● To be done: Would you print the material exactly, starting at its first line and ending at the line holding "12, 1), blackCloth);"?

-- Provided material start --

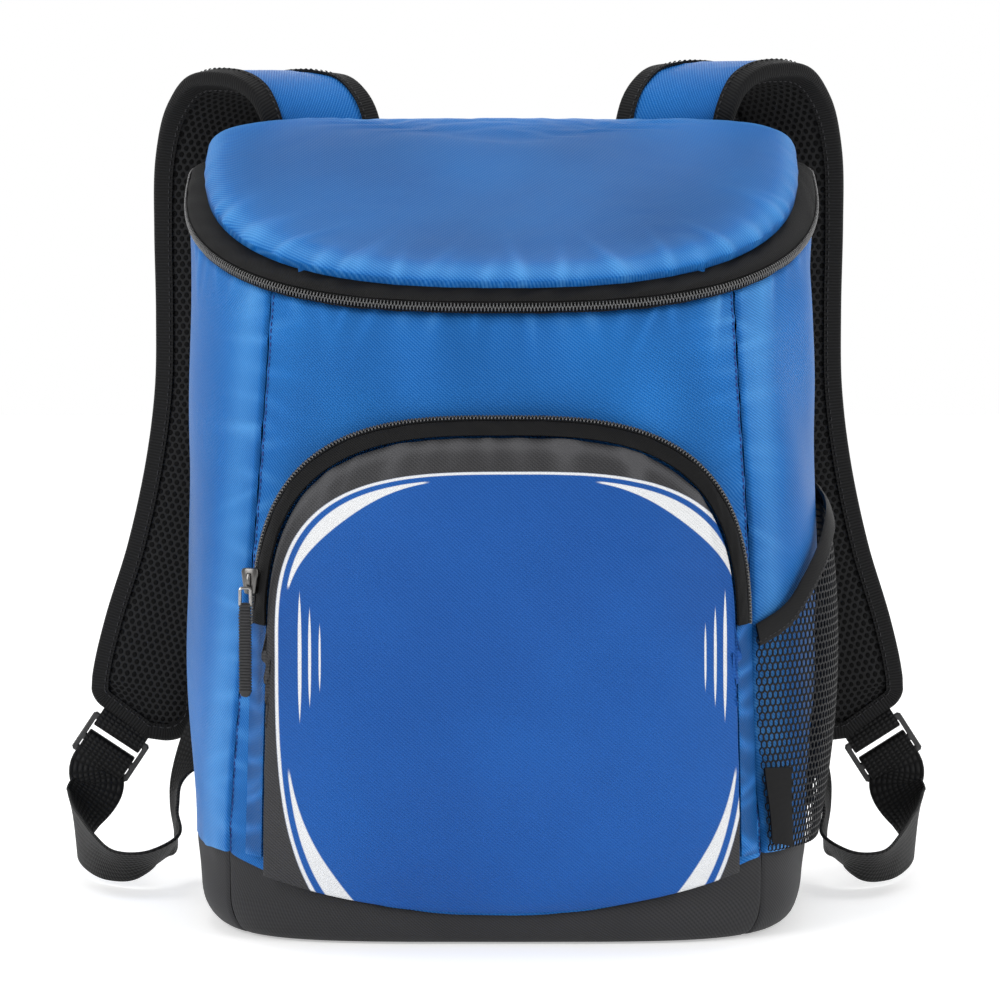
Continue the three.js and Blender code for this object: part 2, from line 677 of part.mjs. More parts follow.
// The binding along the net's top edge
const bindingFace = (u, v) => {
  const rise = (7 * seamGap + netBindingWidth * v) / (netTop(u) - bandHeightSide);
  return netPoint(u, 1 + rise, netBindingThickness - netThickness - v * netBindingThickness);
};
addPiece("net_pocket_binding", clothSheet(bindingFace, netBindingThickness, 12, 1), blackCloth);

// The label, bare, sewn into the front seam over the net's lower corner
const labelFace = (u, v) => {
  const height = bandHeightSide + labelHeight * mix(0.03, 1, v) + 4 * (1 - u);
  const up = (height - bandHeightSide) / (netTop(0) - bandHeightSide);
  return netPoint(labelShare * u, up, labelThickness + 2 * seamGap);
};
addPiece("side_label", clothSheet(labelFace, labelThickness, 3, 4), blackCloth);

// The shoulder straps

const half = bodyWidth / 2;
const backFace = widestLine + backReach;
const archHeight = frontHeight + strapTop;

// The strap's centre line with the way that its width and its outer side point, at each station
// and halfway between the stations of the arch.
function strapFrames(lift, spread) {
  const path = new THREE.CatmullRomCurve3(
    strapStations.map(({ across, back, up }) =>
      vector(
        half * (across - spread * up ** -0.3),
        backFace + strapStandOff * back,
        archHeight * up + strapTop * lift * smooth(up * 2 - 1),
      ),
    ),
    false,
    "centripetal",
  );
  const last = strapStations.length - 1;
  const places = [];
  for (let i = 0; i <= last; i++) {
    places.push(i);
    if (i > 1 && i < 6) places.push(i + 0.5);
  }
  return places.map((place) => {
    const centre = path.getPoint(place / last);
    const along = path.getTangent(place / last);
    const [low, high] = [strapStations[Math.floor(place)], strapStations[Math.ceil(place)]];
    const swing = radians(mix(low.swing, high.swing, place % 1));
    const across = vector(-cos(swing), -sin(swing), 0).projectOnPlane(along).normalize();
    return { centre, across, along, up: along.clone().cross(across) };
  });
}

// How far the lower end is cut back from the centre line's end, at a distance across.
function strapCut(across) {
  const slanted = max(across, 0) * tan(radians(strapCutSlope));
  const corner = across > 0 ? strapOuterCorner : strapInnerCorner;
  const beyond = min(max((abs(across) - strapWidth / 2 + corner) / corner, 0), 1);
  return slanted + corner * (1 - sqrt(1 - beyond ** 2));
}

// A row of places down the strap: the stations, then three steps to the lower end's outline.
const strapEndSteps = [0.45, 0.8, 1];
const endTaper = 0.9; // how much smaller the pad is than its binding at the rounded end

function strapPoint(frames, row, across, height, inset) {
  const last = frames.length - 1;
  const frame = frames[min(row, last - 1)];
  const step = row < last ? 0 : strapEndSteps[row - last];
  const room = frames[last].centre.clone().sub(frame.centre);
  const reach = (room.length() - strapCut(across) - inset) * step;
  return frame.centre
    .clone()
    .addScaledVector(room.normalize(), reach)
    .addScaledVector(frame.across, across)
    .addScaledVector(frame.up, height);
}

// Half the pad's thickness at a distance from its edge.
const padHalf = (inside) =>
  mix(strapEdgeThickness, strapThickness, min(inside / padSlope, 1)) / 2;

// A layer of the strap between two heights, each a share of the pad's half thickness.
function strapLayer(frames, lowFace, highFace) {
  const clear = bindingThickness + seamGap;
  const edge = strapWidth / 2;
  const columns = [edge - clear, edge - bindingWidth, edge - padSlope, 0];
  const across = [...columns, ...columns.slice(0, 3).reverse().map((x) => -x)];
  const rows = frames.length + strapEndSteps.length - 2;
  const face = (level) => (u, v) => {
    const row = Math.round(v * rows);
    const taper = row < frames.length - 1 ? 1 : endTaper;
    const x = across[Math.round(u * (across.length - 1))] * taper;
    const step = row < frames.length - 1 ? 0 : strapEndSteps[row - frames.length + 1];
    const fromEnd = (1 - step) * padSlope * 1.5;
    const thick = padHalf(min(edge - abs(x / taper), max(fromEnd, clear))) * taper;
    return strapPoint(frames, row, x, level(thick), clear * 1.7);
  };
  return solidBetween(face(highFace), face(lowFace), across.length - 1, rows);
}

// The binding wraps the strap's edge: down the outer side, round the cut end, up the inner side.
function strapBinding(frames) {
  const edge = strapWidth / 2;
  const rows = frames.length + strapEndSteps.length - 2;
  const stations = [];
  for (let row = 0; row < rows; row++) stations.push({ row, across: edge, down: 0 });
  for (let k = 0; k <= 8; k++) {
    const across = edge * cos((k / 8) * PI);
    stations.push({ row: rows, across, down: sin((k / 8) * PI) });
  }
  for (let row = rows - 1; row >= 0; row--) stations.push({ row, across: -edge, down: 0 });
  const inner = (inside) => padHalf(inside) + seamGap;
  const outer = (inside) => padHalf(inside) + seamGap + bindingThickness;
  const section = [
    [bindingWidth, outer(bindingWidth)],
    [0, outer(0)],
    [0, -outer(0)],
    [bindingWidth, -outer(bindingWidth)],
    [bindingWidth, -inner(bindingWidth)],
    [bindingThickness, -inner(0)],
    [bindingThickness, inner(0)],
    [bindingWidth, inner(bindingWidth)],
  ];
  const rings = stations.map(({ row, across, down }) => {
    const point = strapPoint(frames, row, across, 0, 0);
    const frame = frames[min(row, frames.length - 1)];
    const inwards = frame.across
      .clone()
      .multiplyScalar(-sign(across) * sqrt(1 - down ** 2))
      .addScaledVector(frames[frames.length - 1].along, -down)
      .normalize();
    return section.map(([inside, height]) =>
      point.clone().addScaledVector(inwards, inside).addScaledVector(frame.up, height),
    );
  });
  return solidThrough(rings.reverse());
}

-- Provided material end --

● Task output:
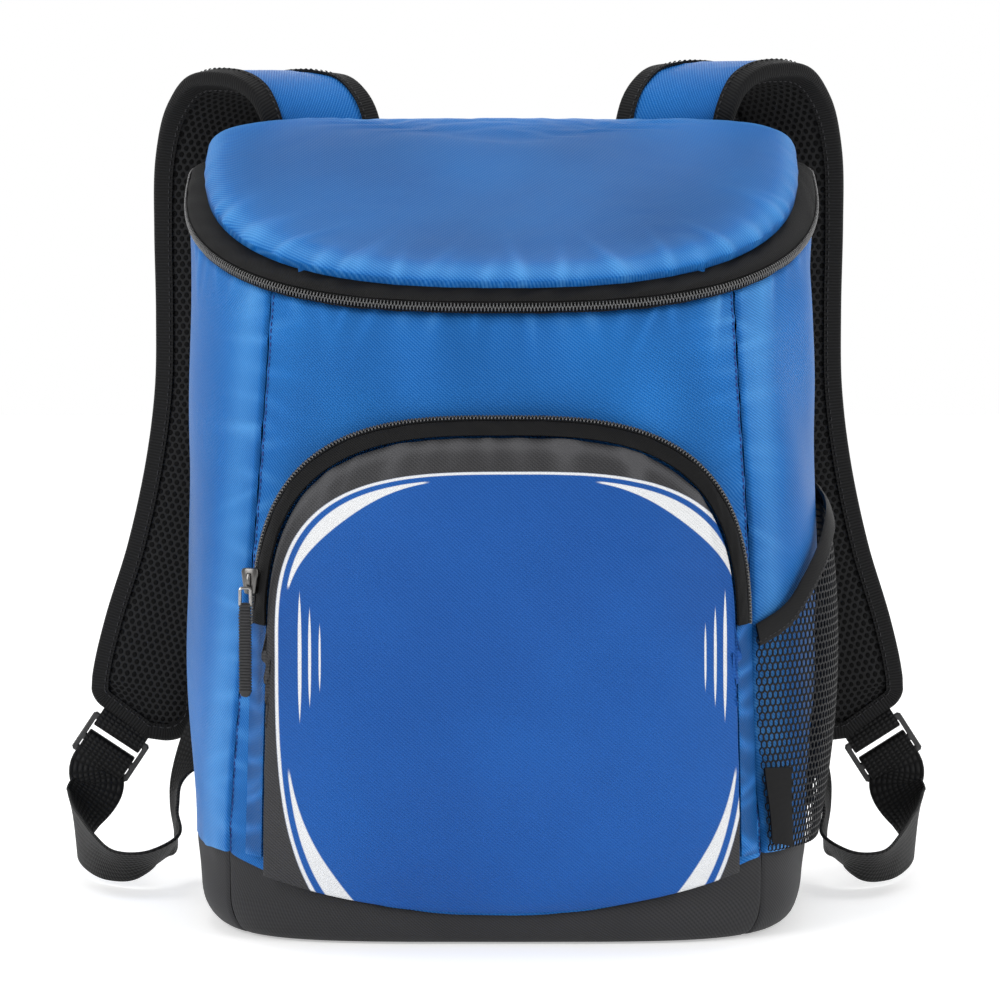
Continue the three.js and Blender code for this object: part 2, from line 677 of part.mjs. More parts follow.
// The binding along the net's top edge
const bindingFace = (u, v) => {
  const rise = (7 * seamGap + netBindingWidth * v) / (netTop(u) - bandHeightSide);
  return netPoint(u, 1 + rise, netBindingThickness - netThickness - v * netBindingThickness);
};
addPiece("net_pocket_binding", clothSheet(bindingFace, netBindingThickness, 12, 1), blackCloth);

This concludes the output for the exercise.